Walton had been considering writing a set of variations on a theme from Hindemith’s Cello Concerto for some time when he was commissioned by the Philharmonic Society to compose a work for their 150th anniversary in 1963. The timing was perfect: Walton was enjoying one of his increasingly rare productive periods, and had recently completed two major orchestral works, the Partita and the Second Symphony. His music was by this time out of fashion, as was Hindemith's, and he saw the Variations not only as a thank-you to his old friend, but as a declaration of solidarity with one of the few composers alive with whom he felt a real affinity.


Walton repaid the debt just in time. Hindemith and his wife heard the premiere via a private recording that Walton sent them. He declared himself delighted: “Let us thank you for your kindness and for the wonderfully touching and artistically convincing manifestation of this kindness, “ he wrote, promising to programme it as part of his upcoming conducting engagements. The planned performances never came about; within six months Hindemith died.

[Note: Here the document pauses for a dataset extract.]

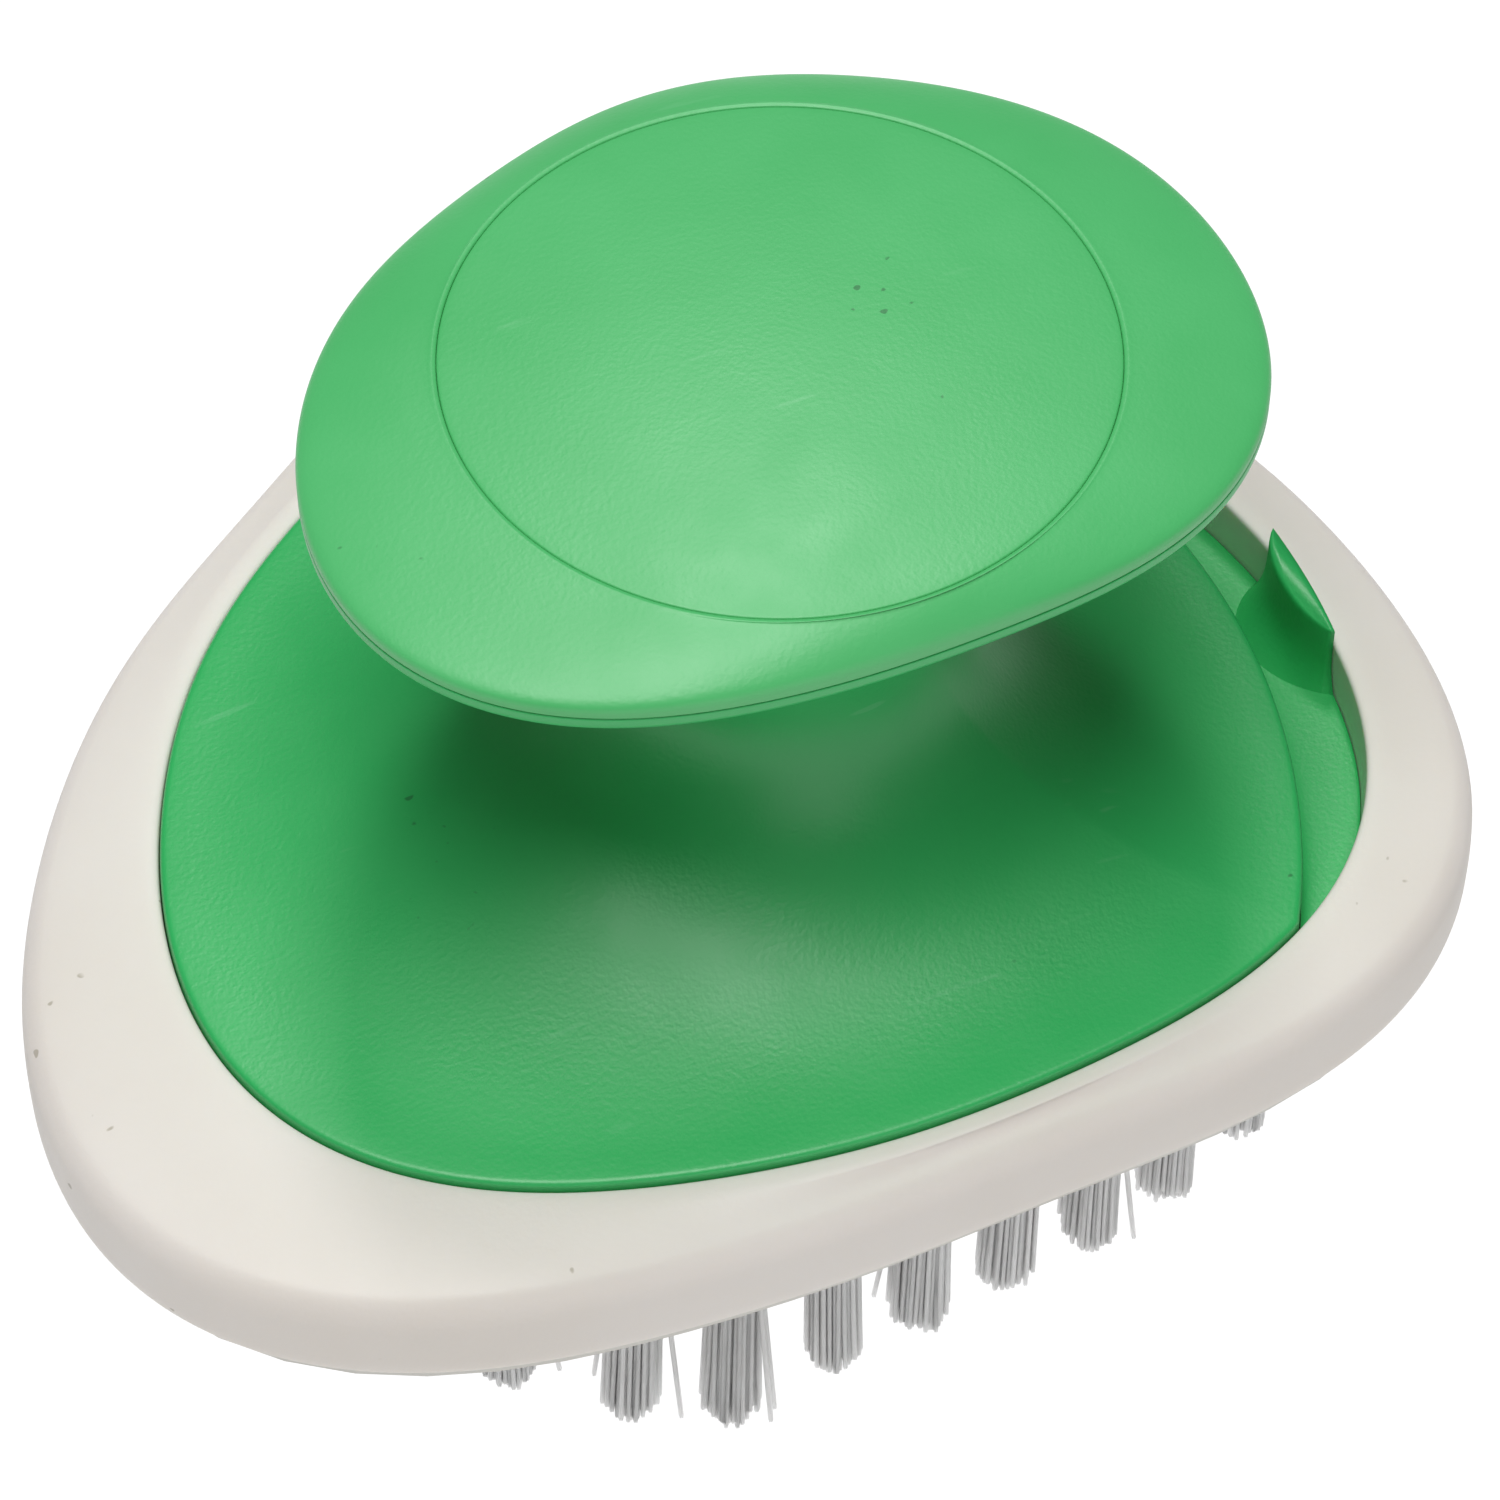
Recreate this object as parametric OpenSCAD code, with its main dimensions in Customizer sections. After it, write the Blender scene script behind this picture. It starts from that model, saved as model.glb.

The opening statement of the theme uses not just Hindemith’s melody, but much of his orchestration, with the cello line redistributed among the winds. There follow nine variations and a finale. Walton had a nagging sensation writing the work that the theme reminded him of something else: he suddenly realised its resemblance to a theme from Hindemith’s opera Mathis der Maler, from a scene centered around the German painter Matthias Grünewald’s portrait of St. Anthony. Walton duly quotes from the opera in the slow sixth variation, which forms the core of the work. The finale takes the form of an energetic, syncopated fugue in which virtuosity is to the fore - the whole piece could very easily have been styled as a concerto for orchestra - before the theme is restated very simply once more in a calm, elegiac coda.